To that end I wish to point out the money that seemingly available to be wasted by the Department of Education, with little to no accountability. As a citizen in Mayo I was amazed to see that the department could so easily, for politically expedient reasons, create a new teaching position in September 2016, for a small handful of students after years of underfunding the educational assistant positions in the school. Our school has many hard-working, dedicated teachers, and previous administrations had more students, fewer teachers, and fewer EAs.

Then, even more amazingly, they created a new vice principal position and elevated a teacher to this position. The justification for these changes and additions has never been communicated to parents in the community, but on paper they seem to make no sense. I understand that the Department of Education is $17 million dollars in the red. I would hope there would be some significant hurdles to leap before such lavish spending can be justified. And if it really is so easy to create positions like this, why have they not done this in the past, when there were more students and greater need?

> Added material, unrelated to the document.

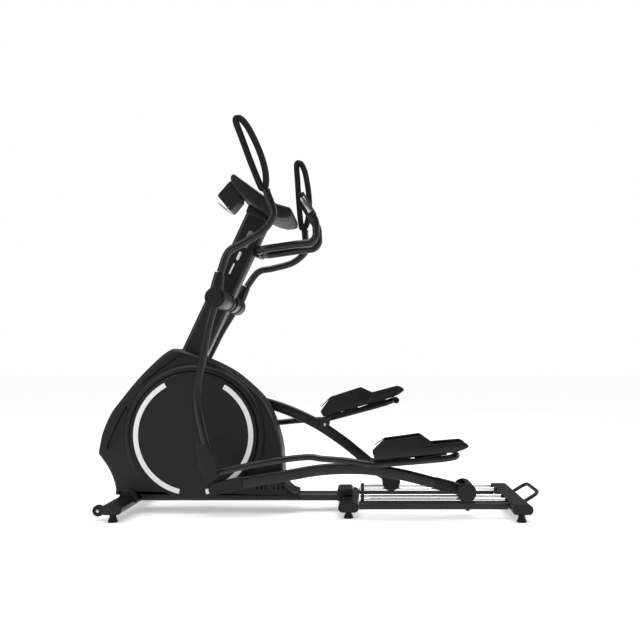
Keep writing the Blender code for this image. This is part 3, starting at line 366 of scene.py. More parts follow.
def grow(name, points, tree, sizes, finish, body):
    """Run a tree on a cloud of points and keep the plain mesh that it makes."""
    seed_mesh = bpy.data.meshes.new(name + "_points")
    seed_mesh.from_pydata([tuple(p) for p in points], [], [])
    holder = bpy.data.objects.new(name + "_points", seed_mesh)
    scene.collection.objects.link(holder)
    rule = holder.modifiers.new("rule", "NODES")
    rule.node_group = tree
    for item in tree.interface.items_tree:
        if item.in_out == "INPUT" and item.name in sizes:
            rule[item.identifier] = sizes[item.name]
        if item.in_out == "INPUT" and item.name == "Finish":
            rule[item.identifier] = finish
    bpy.context.view_layer.update()
    graph = bpy.context.evaluated_depsgraph_get()
    mesh = bpy.data.meshes.new_from_object(holder.evaluated_get(graph))
    holder.modifiers.remove(rule)
    bpy.data.objects.remove(holder)
    mesh.name = name
    if not mesh.materials:
        mesh.materials.append(finish)
    mesh.shade_smooth()
    mesh.set_sharp_from_angle(angle=math.radians(32.0))
    thing = bpy.data.objects.new(name, mesh)
    scene.collection.objects.link(thing)
    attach(thing, body)
    return thing


rib_tree, rib_in, rib_out = rule_tree("skirt_ribs", (
    ("Rib Size", "NodeSocketVector", (0.002, 0.0016, 0.008)), ("Finish", "NodeSocketMaterial", None)))
rib_cube = rib_tree.nodes.new("GeometryNodeMeshCube")
rib_spread = rib_tree.nodes.new("GeometryNodeInstanceOnPoints")
wire(rib_tree, (rib_in, "Rib Size", rib_cube, "Size"), (rib_in, "Geometry", rib_spread, "Points"),
     (rib_cube, "Mesh", rib_spread, "Instance"))
end_tree(rib_tree, rib_in, rib_out, rib_spread)

FOOT_RADIUS = 0.0205
FOOT_NECK = 0.0135
RIB_COUNT = 18
RIB_SIZE = (0.0018, 0.0018, 0.006)
RIB_MIDDLE = 0.0115
for place in ("front", "rear", "mid"):
    for side_name, side in SIDES:
        node_name = "foot_" + place + "_" + side_name
        low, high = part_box(node_name)
        x = (low.x + high.x) / 2.0
        y = (low.y + high.y) / 2.0
        top = high.z
        profile = [(0.0, FOOT_RADIUS - 0.0012), (0.0012, FOOT_RADIUS - 0.0002),
                   (0.0060, FOOT_RADIUS - 0.0002), (0.0072, FOOT_RADIUS - 0.0010),
                   (0.0085, FOOT_RADIUS - 0.0028), (top * 0.60, FOOT_NECK + 0.0012), (top * 0.66, FOOT_NECK),
                   (top * 0.82, FOOT_NECK), (top * 0.82, 0.0075), (top * 0.90, 0.0075), (top * 0.90, 0.0110),
                   (top, 0.0110)]
        shape = loft([[Vector((x + u, y + v, z)) for u, v in circle(r, 40)] for z, r in profile])
        build(node_name + "_pad", shape, sole_rubber, node_name, stands_for=[node_name])
        points = [(x + u, y + v, RIB_MIDDLE) for u, v in circle(FOOT_NECK + 0.0022, RIB_COUNT)]
        grow(node_name + "_ribs", points, rib_tree, {"Rib Size": RIB_SIZE}, sole_rubber, node_name)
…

From the perspective of the department, they get complaints from certain parents and in an effort to solve the problem, throw money at the issue and hope it goes away. In fairness, truly fixing the problem would take honesty and major political effort, which is risky (and politicians are, by nature, risk-adverse). The political playbook dictates that they throw enough money at it to be able to say “look, we did something about it,” and then hope the problem stays away long enough for it to become the next government’s issue.

Money is never going to solve this problem though. All this is doing is costing us more of our hard-earned tax dollars.